Nick James looks back on the
Venice Film Festival: "This has been a strong year for American cinema, but a weaker one for its alternatives. And if festival director Marco Müller's program reflected that problem, it was so rich in star-encrusted excitements - most of them packed around the opening weekend to satisfy anyone departing for
Toronto midweek - that we can already say that Venice has trounced its main rival, the
nouveau riche Rome festival, in both the quality of the selection and the glamor it flaunted."
Reviews:
Written and produced by Robert L Joseph and directed by Charles Crichton, The Third Secret "perhaps belongs most of all to cinematographer Douglas Slocombe, in whose filmography it stands as the third panel of a psychologically themed triptych, following John Huston's unjustly neglected Freud (1962) and Joseph Losey's masterpiece The Servant (1963)," writes Tim Lucas. "Like those earlier films, The Third Secret embodies an exciting time in movie history when the delineation of character became more penetrating, less concerned with star iconography, more self-aware, self-conscious and conflicted."

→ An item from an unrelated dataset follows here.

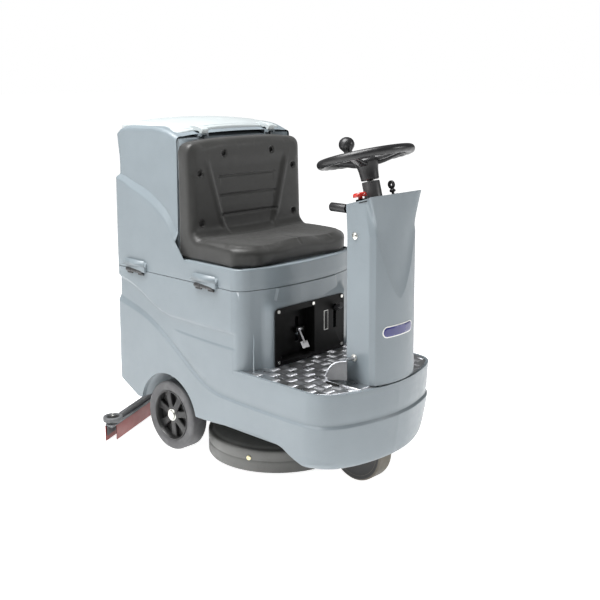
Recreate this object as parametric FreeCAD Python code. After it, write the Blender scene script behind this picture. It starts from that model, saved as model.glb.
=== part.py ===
import FreeCAD, Part
import math
import os

# Ride-on floor scrubber. Millimetres.
# +X is the direction of travel, +Y the driver's left, +Z up, with the floor at Z = 0.

V = FreeCAD.Vector
Y_AXIS = V(0, 1, 0)
Z_AXIS = V(0, 0, 1)

# ---- driving dimensions -------------------------------------------------------------

REAR_AXLE_X = -203.5
REAR_WHEEL_R = 117.0
REAR_WHEEL_W = 66.0
REAR_WHEEL_FACE = 262.0
ARCH_R = 148.0

HALF_WIDTH = 270.0
TANK_REAR = -487.0
TANK_NOSE = 200.0
APRON_NOSE = 573.5
SKIRT_Z = 153.0
SKIRT_FRONT_Z = 112.0
RIM_Z = 347.0
SEAM_Z = 599.0
SEAT_BASE_Z = 667.0
SHOULDER_Z = 911.0
TANK_TOP_Z = 1090.0
LID_TOP_Z = 1112.0
WALL = 8.0

BAY_REAR = -250.0
BAY_FRONT = 100.0
BAY_HALF = 185.0
BAY_FLOOR = 256.0

TILT_Y = -274.0
TILT_Z = 597.0
TILT_PIN_R = 4.0

LID_HINGE_X = -136.0
LID_HINGE_Z = 1078.0
LID_TAB_Y = 152.0

SEAT_BACK_X = -145.5
SEAT_BACK_FRONT = -92.0
SEAT_NOSE = 175.0
SEAT_HALF = 262.0
SEAT_TOP_Z = 1066.0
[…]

"As his first film explicitly centred on male homosexuality, The Witnesses marks a watershed in [André] Téchiné's career," argues Ginette Vincendeau.
Superbad, writes Ryan Gilbey. "The movie treads identical ground to American Graffiti (1973) and Dazed and Confused (1993), but what distinguishes it is a post-Porky's sensibility that simultaneously satirises and celebrates pre-PC smuttiness."
"James Mangold's achievement is to fashion his remake of 3.10 to Yuma in a traditional, yet compelling way," writes Geoffrey Macnab. "The screenplay does depart from Delmer Daves's 1957 original (which was based on an Elmore Leonard short story), but the changes it makes are more to expand the scope of the story than to distort it."